A comparison of the higher magnification SEM images of the barite crystals grown at the water–chloroform interface with stearic acid (Figs. 3A and B) and octadecylamine (Figs. 3C and D) shows that the crystal morphology is more rounded in the case of fatty amine molecules at the interface (morphology similar to barite crystals grown at the hexane–water interface with stearic acid, Fig. 1B). Secondary nucleation can clearly be observed on the surface of the crystals in both cases. This behaviour is analogous to that observed by Bromley et al.10a who reported that the [100] direction curvature became more pronounced with increasing concentration of specific (iminodimethylene)phosphonates in solution thus leading to a more spherical crystal morphology.
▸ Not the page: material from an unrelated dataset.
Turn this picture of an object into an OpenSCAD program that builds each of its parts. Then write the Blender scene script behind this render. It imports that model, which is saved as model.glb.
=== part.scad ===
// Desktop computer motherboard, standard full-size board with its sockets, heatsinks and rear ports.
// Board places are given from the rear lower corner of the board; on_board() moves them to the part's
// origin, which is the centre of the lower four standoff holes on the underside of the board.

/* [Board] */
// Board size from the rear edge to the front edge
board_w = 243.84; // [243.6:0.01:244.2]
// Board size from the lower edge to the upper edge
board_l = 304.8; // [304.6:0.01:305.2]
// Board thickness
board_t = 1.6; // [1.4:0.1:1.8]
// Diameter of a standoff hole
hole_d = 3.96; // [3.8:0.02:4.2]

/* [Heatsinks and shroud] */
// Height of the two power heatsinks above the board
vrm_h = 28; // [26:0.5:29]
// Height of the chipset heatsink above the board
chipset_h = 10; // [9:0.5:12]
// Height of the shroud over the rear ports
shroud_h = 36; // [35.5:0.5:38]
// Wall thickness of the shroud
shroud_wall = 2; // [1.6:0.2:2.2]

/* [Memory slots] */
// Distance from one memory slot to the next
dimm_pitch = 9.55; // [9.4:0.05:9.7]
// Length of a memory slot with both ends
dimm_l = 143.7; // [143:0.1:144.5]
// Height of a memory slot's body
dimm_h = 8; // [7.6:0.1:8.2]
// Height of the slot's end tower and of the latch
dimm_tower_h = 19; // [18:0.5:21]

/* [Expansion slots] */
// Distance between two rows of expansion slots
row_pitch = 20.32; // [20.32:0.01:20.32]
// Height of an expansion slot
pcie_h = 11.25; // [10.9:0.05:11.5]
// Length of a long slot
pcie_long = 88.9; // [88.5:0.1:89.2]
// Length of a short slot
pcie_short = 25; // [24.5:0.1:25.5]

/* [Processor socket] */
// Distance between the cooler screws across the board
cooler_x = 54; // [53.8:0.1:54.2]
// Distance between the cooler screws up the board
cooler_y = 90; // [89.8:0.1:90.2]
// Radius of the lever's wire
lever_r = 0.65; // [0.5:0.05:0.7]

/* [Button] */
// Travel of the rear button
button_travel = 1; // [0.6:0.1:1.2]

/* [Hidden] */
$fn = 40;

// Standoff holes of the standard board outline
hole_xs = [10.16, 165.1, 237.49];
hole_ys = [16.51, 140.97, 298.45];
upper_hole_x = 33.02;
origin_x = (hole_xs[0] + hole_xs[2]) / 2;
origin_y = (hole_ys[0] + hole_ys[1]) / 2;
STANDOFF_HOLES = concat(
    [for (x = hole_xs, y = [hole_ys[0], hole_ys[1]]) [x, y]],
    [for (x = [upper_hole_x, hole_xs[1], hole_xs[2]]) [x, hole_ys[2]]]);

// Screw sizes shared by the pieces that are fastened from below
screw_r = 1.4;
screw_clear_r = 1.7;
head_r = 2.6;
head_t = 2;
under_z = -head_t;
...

In conclusion, it has been shown that barite crystals may be grown at the liquid–liquid interface with suitable surfactants adsorbed at the interface. The crystals exhibit a morphology not normally observed in the analogous air–water interface growth experiments. The use of the liquid–liquid interface throws open the exciting possibility of tailoring the physical and chemical properties of the interface and thereby modifying the morphology of the crystals nucleating and growing at the interface.